Sys.setlocale("LC_CTYPE", "Chinese")
# [1] "Chinese (Simplified)_People's Republic of China.936"
xU <- iconv(x1, "latin1", "UTF-8")
iconv(xU, "UTF-8", "//TRANSLIT")
# [1] "Ekstr鴐"         "J鰎eskog"        "bi遚hen Z黵cher


 > sessionInfo()
R Under development (unstable) (2017-06-28 r72861)
Platform: x86_64-w64-mingw32/x64 (64-bit)
Running under: Windows 7 x64 (build 7601) Service Pack 1

Matrix products: default

locale:
[1] LC_COLLATE=German_Germany.1252 
LC_CTYPE=Chinese (Simplified)_People's Republic of China.936
[3] LC_MONETARY=German_Germany.1252 
LC_NUMERIC=C
[5] LC_TIME=German_Germany.1252

attached base packages:
[1] stats     graphics  grDevices utils     datasets  methods   base

loaded via a namespace (and not attached):
[1] compiler_3.5.0


Best,
Uwe


> In any case, I think  that is even worse, isn't it > As also in a Chinese locale you'd want explicit-latin1 text to
> see in something that looks like latin-1 (I know from a master's
>   student that Windows+Chinese can well show latin-1-like
>   letters also interspersed in the Chinese text),
> no ?
> 
> 
>      > Beside the comments from Duncan Murdoch:
> 
>      > iconv(x1, "latin1", "", sub="?")
>      > etc. would be an alternative in case some characters really cannot be
>      > converted into the target encoding and should perhaps be considered for
>      > the time after Duncan commits the fix for the underlying porblem.
> 
> Yes.

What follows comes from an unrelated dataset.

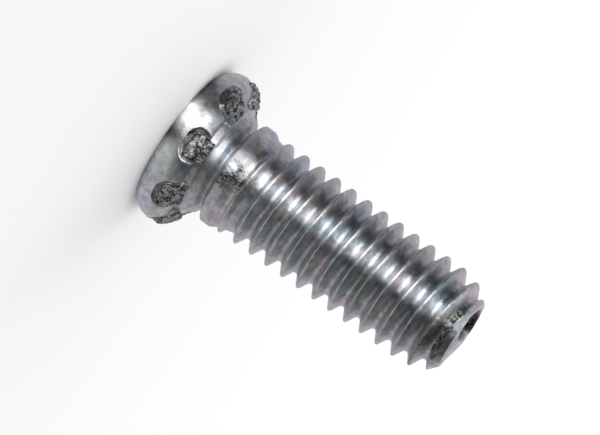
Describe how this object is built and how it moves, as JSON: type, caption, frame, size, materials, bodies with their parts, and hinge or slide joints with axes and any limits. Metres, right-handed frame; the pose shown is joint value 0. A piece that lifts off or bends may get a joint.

I'd had the same idea that's why I used it in the code I
> sent along.
> 
> So,
> 
> 1)  we definitely won't commit the workaround patch for citation().
> 
> 2) I have a "workaround patch" for packageDescription() which is
>     more useful in the sense that only if iconv() produces NA's, it
>     tries alternatives, notably   "//TRANSLIT",  "ASCII//TRANSLIT"
>     (the latter Ben also mentioned, but my patch would only use it
>      in the NA case) and also the same  'sub="?"' that you mention
>      above, Uwe.
> 
>     That patch is not Windows-specific and will automatically
>     also help in other cases / platforms where the iconv()
>     re-encoding leads to partial NAs.
>     
>    @Duncan M: would you _not_ want me to commit that either?
> 
> Martin
>